During the years under *536 consideration, petitioners owned a condominium in Notch Brook Resort Condominiums, a 50-unit development located in Stowe, Vermont (the Vermont condominium). All condominium owners were members of the condominium association, and those condominium owners who wished to rent their units to third parties were partners in the Notch Brook Hotel Condominium Partnership (the partnership). Petitioners were members of the partnership, as were about 40 other owners.
The condominium association was governed by a board of directors. Mr. Serenbetz was a member of the board of directors of the condominium association in both 1991 and 1992. That board met on a regular basis, and Mr. Serenbetz sometimes participated in meetings by telephone. In 1991, Mr. Serenbetz spent 36 hours preparing for and attending meetings, reviewing minutes of meetings, and discussing the meetings with his wife. Mr. Serenbetz spent 22 hours in 1992 preparing for and attending board meetings and reviewing minutes of the board meetings.

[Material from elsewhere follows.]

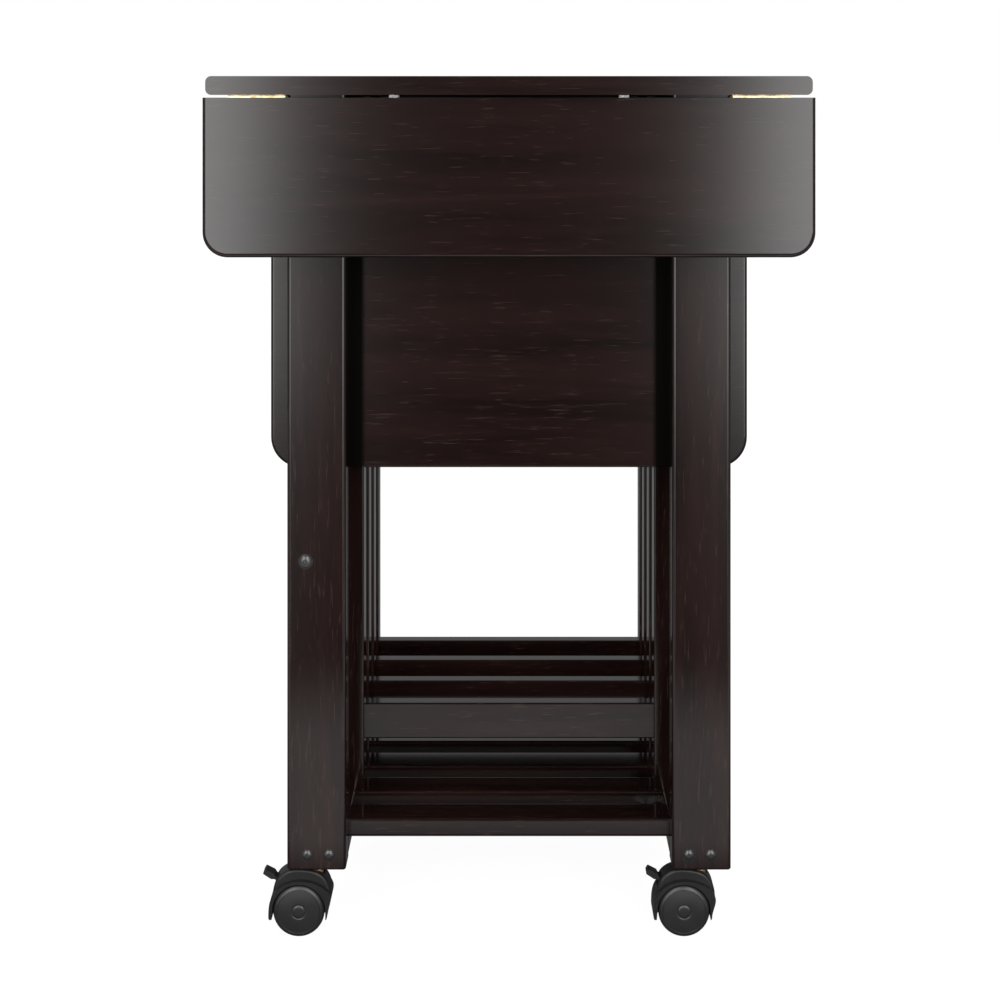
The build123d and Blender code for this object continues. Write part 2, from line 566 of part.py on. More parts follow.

The day-to-day rental operation of the partnership was run and managed by an on-site staff of nine employees of both the partnership and the condominium association. The employees include a *537 manager, assistant manager, bookkeeper, front-desk staff person, housekeepers, and maintenance staff. The employees maintained the partnership books and records, maintained the units and grounds, and marketed and advertised the rental operation. The partnership pays for the property insurance, utilities, and repairs of the units owned by its partners.
The expenses from all of the partners' units were pooled and shared ratably among the partners based on the partner's partnership interest (which was based on his interest in the condominium association) and the number of days each unit was available for rent during the year. Petitioners shared in partnership rental income for each day their unit was available for rent, even if it was not actually rented.
Under the partnership agreement, each unit owner is entitled to use his unit without charge for no more than 4 weeks during the winter season and 4 weeks during the summer season. Should the unit owner occupy his unit more than his/her allotted time, he is charged 50 percent of the established regular seasonal hotel rate. There is no limitation on the owner's occupancy during the other periods of the year. Petitioners and/or their children *538 used their condominium less than 10 days during each year under consideration.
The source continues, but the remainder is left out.